On Wednesday, March 6th at 2pm, in 2359 Rayburn, the House Appropriations Subcommittee on Financial Services and General Government will hold a Small Business Administration Overview as part of fiscal 2014 appropriations.
On Thursday, March 7th at 10am, in 538 Dirksen, the Senate Banking, Housing and Urban Affairs Committee will hold a hearing titled “Patterns of Abuse: Assessing Bank Secrecy Act Compliance and Enforcement.”
On Thursday, March 7th at 10am, in 210 Cannon, the House Budget Committee will hold a hearing to allow members of the House to give their views on budget issues.
On Wednesday, March 13th at 10am, in 2128 Rayburn, the House Financial Services Subcommittee on Housing and Insurance will hold a hearing on the competitive advantages the Federal Housing Administration has relative to private mortgage insurers and how those advantages contribute to the crowding out of private capital in housing finance.
On Thursday, March 14th at 10am, in 2128 Rayburn, the House Financial Services Subcommittee on Oversight and Investigations will hold a hearing on the role of the Financial Stability Oversight Council and its role in determining which institutions are “too big to fail.”

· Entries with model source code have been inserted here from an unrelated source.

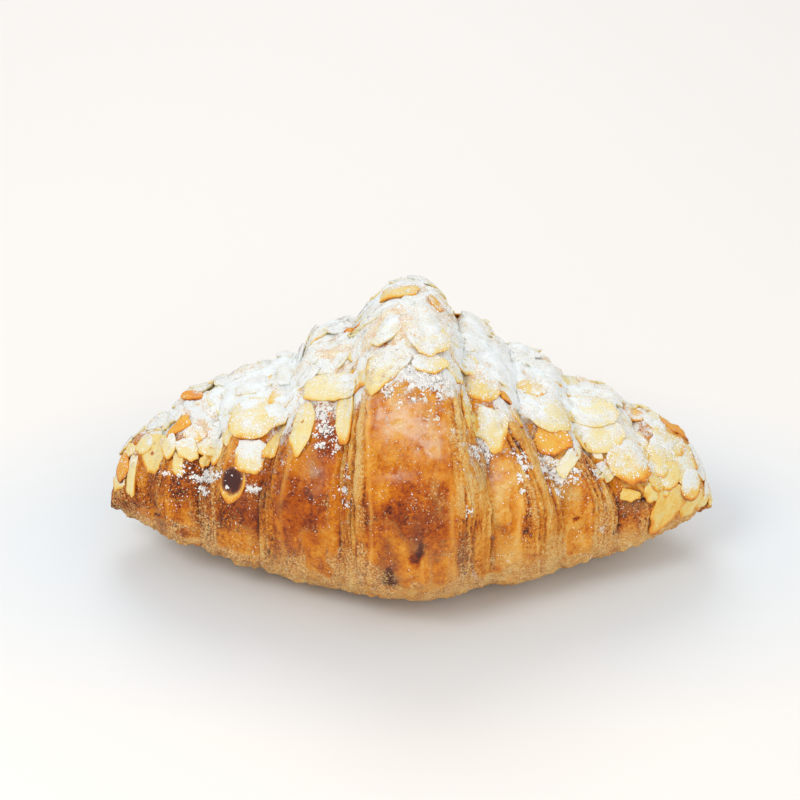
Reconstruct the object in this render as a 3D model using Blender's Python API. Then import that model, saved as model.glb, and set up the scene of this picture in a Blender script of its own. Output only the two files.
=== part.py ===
# Almond croissant: one rolled, laminated dough body with a flat base, its upper half
# covered with flaked almonds that are baked on. X runs along the roll from the left tip to
# the right tip, -Y is the front, Z is up, and the base lies on z = 0.

import bpy
import bmesh
import numpy as np

MM = 0.001

# Dough body
LENGTH = 160 * MM
MIDDLE_HEIGHT = 74 * MM
MIDDLE_WIDTH = 94 * MM
TIP_HEIGHT = 22 * MM
TIP_WIDTH = 21 * MM
ROUND_END = 19 * MM       # length of the rounded end at each tip
CREST_ROUNDING = 6 * MM   # how softly the two halves meet in the middle
TIP_LIFT = 10.5 * MM      # how far the tips curve up off the base
BASE_SINK = 1.5 * MM      # depth that the flat base takes off the underside
LOWER_SHARE = 0.44        # share of a section's height below its widest line
HEIGHT_FALL = {-1: 1.06, 1: 1.20}   # how fast the height falls, left and right
WIDTH_FALL = 1.05

# Wraps of the rolled dough: where each wrap ends, from the middle out
FRONT_EDGES = {-1: (0, 17.8, 38.6, 54.5, 68.5, 80), 1: (0, 20.5, 38.5, 53, 65, 80)}   # mm, low at the front
CREST_EDGES = {-1: (0, 14.5, 31, 48, 64, 80), 1: (0, 12.5, 26, 40, 58, 80)}           # mm, along the top
WRAPS = 5
STEP_SHARE = (0.75, 0.85, 0.70, 0.60, 0.15)       # how strongly each wrap steps down to the next
STEP_SHIFT = (0.0, 0.12, 0.14, 0.12, 0.0, 0.0)
TREAD = 0.6               # share of a wrap that is its level tread
TREAD_FALL = 0.22         # share of the fall that the tread takes
SEAM_DEPTH = (0.35 * MM, 1.4 * MM)   # low down, along the top
STEP_STRENGTH = (0.05, 1.0)          # share of the step down, low and along the top
SEAM_REACH = 0.07         # half width of a seam, as a share of its wrap
LUMP_HEIGHT = 0.5 * MM
STATIONS_IN_WRAP = (0.0, 0.09, 0.32, 0.58, 0.78, 0.92)
LAST_STATION = 4.93
ROUND_STEPS = 32

# Flaked almonds
FLAKE_THICKNESS = 1.3 * MM
FLAKE_CORNERS = 9
FLAKE_BED = 0.35 * MM     # how far a flake's middle stands clear of the crust
FLAKE_TILT = (0, 6)       # degrees that a flake's tip is raised
FLAKE_ZONE = {"front": (152, 134), "back": (214, 246)}   # degrees round the roll, middle and ends
SCATTERED_FLAKES = 105
SCATTER_SEED = 11
SMALLEST_FLAKE = 8.5 * MM
LARGEST_FLAKE = 17 * MM
FLAKE_SPACING = 0.36      # least distance between two flakes, as a share of their lengths added

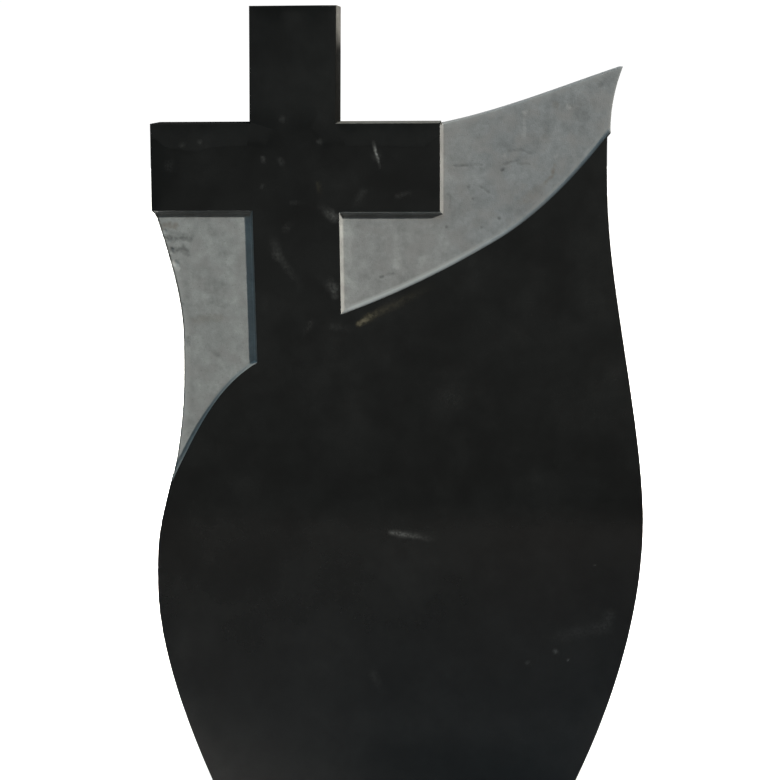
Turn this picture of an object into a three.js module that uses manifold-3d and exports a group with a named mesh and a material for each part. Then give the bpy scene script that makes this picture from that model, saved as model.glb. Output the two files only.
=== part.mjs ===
import * as THREE from 'three';
import Module from 'manifold-3d';

// A headstone cut in one piece from a slab of black granite. A Latin cross stands at
// its upper left and the body below swells like a vase. Both are polished and lie in one
// plane. Beside the cross, two panels are cut back to a lower, matt level: one under its
// left arm, and a wing that sweeps from its right arm up to a point.
// Millimetres. X runs to the right, Y into the stone and Z up, from the middle of the foot.

// Slab: a nominal 1000 by 600, with flanks that stand a little proud as cut
const HEIGHT = 1000;
const WIDTH = 601.5;
const THICKNESS = 65;
const ARRIS = 1.2;

// Cross: its axis and sizes, and where the hand-cut stone departs from a true cross.
// Above the crossbar the upright's sides lean a little.
const CROSS_AXIS_X = -119;
const UPRIGHT_WIDTH = 103.6;
const CROSSBAR_LENGTH = 343.2;
const CROSSBAR_TOP_Z = 865;
const UPRIGHT_TOP_LEFT_X = -169.5;
const UPRIGHT_TOP_RIGHT_X = -67.5;
const UPRIGHT_BASE_LEFT_X = -172;
const UPRIGHT_BASE_RIGHT_X = -69.5;
const LEFT_ARM_BASE = [-292.2, 762.5];
const RIGHT_ARM_BASE_Z = 760.5;
const STEM_FOOT_LEFT_X = -169;
const STEM_FOOT_RIGHT_X = -66.5;

// Panels: a sloping wall runs down from the polished face and ends in a cove
const PANEL_DEPTH = 6;
const WALL_SLOPE = THREE.MathUtils.degToRad(62);
const COVE_RADIUS = 2.5;
const COVE_STEPS = 3;

// Body: how wide the foot is, and how high the flanks are at their fullest
const FOOT_LEFT_X = -224.5;
const FOOT_RIGHT_X = 203.5;
const LEFT_BULGE_Z = 288;
const RIGHT_BULGE_Z = 372;

// Wing: its tip, and the small step where its edge meets the body's flank
const WING_TIP = [265, 928];
const WING_BASE_Z = 863;
const STEP_TOP = [252, 852];
const STEP_BASE = [248, 847];

// Where the body's shoulders leave the upright and where they run out at the flanks
const LEFT_SHOULDER_Z = 578.5;
const LEFT_SHOULDER_END = [-278, 430];
const RIGHT_SHOULDER_Z = 637.5;
const RIGHT_SHOULDER_END = [248.5, 850];

const CURVE_STEPS = 16;
const CUT_MARGIN = 40;

const FRONT_Y = -THICKNESS / 2;
const BACK_Y = THICKNESS / 2;
const UPRIGHT_LEFT_X = CROSS_AXIS_X - UPRIGHT_WIDTH / 2;
const UPRIGHT_RIGHT_X = CROSS_AXIS_X + UPRIGHT_WIDTH / 2;
const CROSSBAR_LEFT_X = CROSS_AXIS_X - CROSSBAR_LENGTH / 2;
const CROSSBAR_RIGHT_X = CROSS_AXIS_X + CROSSBAR_LENGTH / 2;

// The slab's outline in X and Z, anticlockwise as seen from the front.
function slabOutline() {
  const path = new THREE.Path();
  path.moveTo(FOOT_LEFT_X, 0);
  path.lineTo(FOOT_RIGHT_X, 0);

  // Right flank: out to the bulge, then in to a long narrow waist
  path.bezierCurveTo(259.2, 113, WIDTH / 2, 248, WIDTH / 2, RIGHT_BULGE_Z);
  path.bezierCurveTo(WIDTH / 2, 443, 283, 538, 271, 609);
  path.bezierCurveTo(255.3, 702, 248, 750, ...STEP_BASE);

  // Wing: a hollow right edge, the tip, and a top edge that falls to the crossbar
  path.lineTo(...STEP_TOP);
  path.bezierCurveTo(251.5, 878, 255.5, 903, ...WING_TIP);
  path.bezierCurveTo(194.5, 904.8, 124.5, 877, CROSSBAR_RIGHT_X, WING_BASE_Z);

  // Cross, from the end of its right arm to the base of its left arm
  path.lineTo(CROSSBAR_RIGHT_X, CROSSBAR_TOP_Z);
  path.lineTo(UPRIGHT_BASE_RIGHT_X, CROSSBAR_TOP_Z);
  path.lineTo(UPRIGHT_TOP_RIGHT_X, HEIGHT);
  path.lineTo(UPRIGHT_TOP_LEFT_X, HEIGHT);
  path.lineTo(UPRIGHT_BASE_LEFT_X, CROSSBAR_TOP_Z);
  path.lineTo(CROSSBAR_LEFT_X, CROSSBAR_TOP_Z);
  path.lineTo(...LEFT_ARM_BASE);

  // Left flank: a short slant, in to the waist, and out to the bulge
  path.lineTo(-287, 753.5);
  path.bezierCurveTo(-274, 709, -259.3, 658, -259.3, 612);
  path.bezierCurveTo(-259.3, 553.5, -262.6, 496.5, -277, 440);
  path.bezierCurveTo(-295, 372.5, -WIDTH / 2, 360, -WIDTH / 2, LEFT_BULGE_Z);
  path.bezierCurveTo(-WIDTH / 2, 196, -259.8, 83, FOOT_LEFT_X, 0);
  return withoutRepeats(path.getPoints(CURVE_STEPS));
}

// The panel under the crossbar's left arm: everything between the upright, the crossbar
// and the left shoulder, and on past the slab's outline.
function leftPanelOutline() {
  const path = new THREE.Path();
  path.moveTo(UPRIGHT_LEFT_X, LEFT_ARM_BASE[1]);
  path.lineTo(-WIDTH / 2 - CUT_MARGIN, LEFT_ARM_BASE[1]);
  path.lineTo(-WIDTH / 2 - CUT_MARGIN, LEFT_SHOULDER_END[1] - CUT_MARGIN);
  path.lineTo(LEFT_SHOULDER_END[0] - CUT_MARGIN / 2, LEFT_SHOULDER_END[1] - CUT_MARGIN);
  path.lineTo(...LEFT_SHOULDER_END);
  path.bezierCurveTo(-250, 483, -224, 546.5, STEM_FOOT_LEFT_X, LEFT_SHOULDER_Z);
  return withoutRepeats(path.getPoints(CURVE_STEPS));
}

// The panel that becomes the wing: between the upright, the crossbar's underside and end,
// and the right shoulder, and on past the slab's outline.
function wingPanelOutline() {
  const path = new THREE.Path();
  path.moveTo(UPRIGHT_RIGHT_X, RIGHT_ARM_BASE_Z);
  path.lineTo(STEM_FOOT_RIGHT_X, RIGHT_SHOULDER_Z);
  path.bezierCurveTo(-1.5, 661, 63, 692.5, 123, 729);
  path.bezierCurveTo(170, 758, 212.5, 802.5, ...RIGHT_SHOULDER_END);
  path.lineTo(RIGHT_SHOULDER_END[0] + CUT_MARGIN, RIGHT_SHOULDER_END[1] + CUT_MARGIN);
  path.lineTo(WIDTH / 2 + CUT_MARGIN, RIGHT_SHOULDER_END[1] + CUT_MARGIN);
  path.lineTo(WIDTH / 2 + CUT_MARGIN, HEIGHT);
  path.lineTo(CROSSBAR_RIGHT_X, HEIGHT);
  path.lineTo(CROSSBAR_RIGHT_X, RIGHT_ARM_BASE_Z);
  return withoutRepeats(path.getPoints(CURVE_STEPS));
}

function withoutRepeats(points) {
  return points.filter((point, i) => point.distanceTo(points.at(i - 1)) > 1e-6);
}

// Moves every side of an anticlockwise outline inwards, keeping the corners mitred.
function inset(points, distance) {
  return points.map((point, i) => {
    const incoming = point.clone().sub(points.at(i - 1)).normalize();
    const outgoing = points[(i + 1) % points.length].clone().sub(point).normalize();
    const normalIn = new THREE.Vector2(-incoming.y, incoming.x);
    const normalOut = new THREE.Vector2(-outgoing.y, outgoing.x);
    const mitre = normalIn.clone().add(normalOut).divideScalar(1 + normalIn.dot(normalOut));
    return point.clone().addScaledVector(mitre, distance);
  });
}

// A closed solid whose sections, from front to back, are the outline at each stated inset.
function solidFromSections(wasm, outline, sections) {
  const count = outline.length;
  const positions = [];
  const triangles = [];
  for (const { y, insetBy } of sections) {
    for (const point of inset(outline, insetBy)) positions.push(point.x, y, point.y);
  }
  for (let ring = 0; ring + 1 < sections.length; ring++) {
    for (let i = 0; i < count; i++) {
      const near = ring * count + i;
      const nearNext = ring * count + (i + 1) % count;
      triangles.push(near, near + count, nearNext + count);
      triangles.push(near, nearNext + count, nearNext);
    }
  }
  const lastRing = (sections.length - 1) * count;
  for (const [a, b, c] of THREE.ShapeUtils.triangulateShape(outline, [])) {
    triangles.push(a, b, c);
    triangles.push(lastRing + a, lastRing + c, lastRing + b);
  }
  return new wasm.Manifold(new wasm.Mesh({
    numProp: 3,
    vertProperties: new Float32Array(positions),
    triVerts: new Uint32Array(triangles),
  }));
}

// The slab itself, with a small arris round its front and its back.
function slabSections() {
  return [
    { y: FRONT_Y, insetBy: ARRIS },
    { y: FRONT_Y + ARRIS, insetBy: 0 },
    { y: BACK_Y - ARRIS, insetBy: 0 },
    { y: BACK_Y, insetBy: ARRIS },
  ];
}

// What is cut away for a panel: straight down the sloping wall, then round the cove,
// which meets the wall and the flat floor without a corner. It starts clear of the face.
function panelSections() {
  const coveDrop = COVE_RADIUS * (1 - Math.cos(WALL_SLOPE));
  const wallDepth = PANEL_DEPTH - coveDrop;
  const wallRun = wallDepth / Math.tan(WALL_SLOPE);
  const clearance = 1;
  const sections = [{ y: FRONT_Y - clearance, insetBy: -clearance / Math.tan(WALL_SLOPE) }];
  for (let step = 0; step <= COVE_STEPS; step++) {
    const slope = WALL_SLOPE * (1 - step / COVE_STEPS);
    sections.push({
      y: FRONT_Y + PANEL_DEPTH - COVE_RADIUS * (1 - Math.cos(slope)),
      insetBy: wallRun + COVE_RADIUS * (Math.sin(WALL_SLOPE) - Math.sin(slope)),
    });
  }
  return sections;
}

function blackGranite() {
  return new THREE.MeshStandardMaterial({ color: 0x1e201f, roughness: 0.12, metalness: 0 });
}

const wasm = await Module();
wasm.setup();

const slab = solidFromSections(wasm, slabOutline(), slabSections());
const leftPanel = solidFromSections(wasm, leftPanelOutline(), panelSections());
const wingPanel = solidFromSections(wasm, wingPanelOutline(), panelSections());
const carved = slab.subtract(leftPanel).subtract(wingPanel).getMesh();

const geometry = new THREE.BufferGeometry();
geometry.setAttribute('position', new THREE.BufferAttribute(carved.vertProperties, 3));
geometry.setIndex(new THREE.BufferAttribute(carved.triVerts, 1));

const headstone = new THREE.Mesh(geometry.toNonIndexed(), blackGranite());
headstone.geometry.computeVertexNormals();
headstone.name = 'headstone_slab';

const group = new THREE.Group();
group.add(headstone);

export default group;
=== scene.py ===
import math

import bpy
import numpy as np
from mathutils import Matrix, Vector, noise
from mathutils.geometry import delaunay_2d_cdt


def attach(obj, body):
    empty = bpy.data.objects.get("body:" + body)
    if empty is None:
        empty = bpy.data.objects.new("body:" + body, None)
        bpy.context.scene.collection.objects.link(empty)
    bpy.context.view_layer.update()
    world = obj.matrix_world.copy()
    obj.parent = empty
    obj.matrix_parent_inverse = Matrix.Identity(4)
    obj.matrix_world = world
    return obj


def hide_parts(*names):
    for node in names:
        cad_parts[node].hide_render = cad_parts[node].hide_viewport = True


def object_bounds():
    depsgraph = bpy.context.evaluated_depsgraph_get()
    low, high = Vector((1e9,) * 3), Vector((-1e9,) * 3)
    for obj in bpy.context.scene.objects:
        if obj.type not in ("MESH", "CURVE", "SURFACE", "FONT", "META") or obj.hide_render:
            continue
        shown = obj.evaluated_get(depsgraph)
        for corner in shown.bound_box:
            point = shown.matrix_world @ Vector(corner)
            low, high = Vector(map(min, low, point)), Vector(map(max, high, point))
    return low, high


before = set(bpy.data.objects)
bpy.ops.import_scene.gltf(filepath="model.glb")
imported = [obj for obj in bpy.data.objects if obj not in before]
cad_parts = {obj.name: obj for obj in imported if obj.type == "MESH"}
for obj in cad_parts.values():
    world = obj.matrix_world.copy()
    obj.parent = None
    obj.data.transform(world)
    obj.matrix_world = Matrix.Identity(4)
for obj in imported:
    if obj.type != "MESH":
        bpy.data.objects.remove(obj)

# A headstone cut in one piece from a slab of black granite: a polished cross and a polished
# body, with two matt grey panels cut back beside the cross.
# Metres. X runs to the right, Y into the stone and Z up, from the middle of the foot.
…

On Tuesday, March 19th at 10am, in 2128 Rayburn, the House Financial Services Committee will hold a hearing on the Federal Housing Finance Agency.
On Wednesday, March 20th at 10am, in 2128 Rayburn, the House Financial Services Subcommittee on Financial Institutions and Consumer Credit will hold a hearing on how federal regulations affect small financial institutions.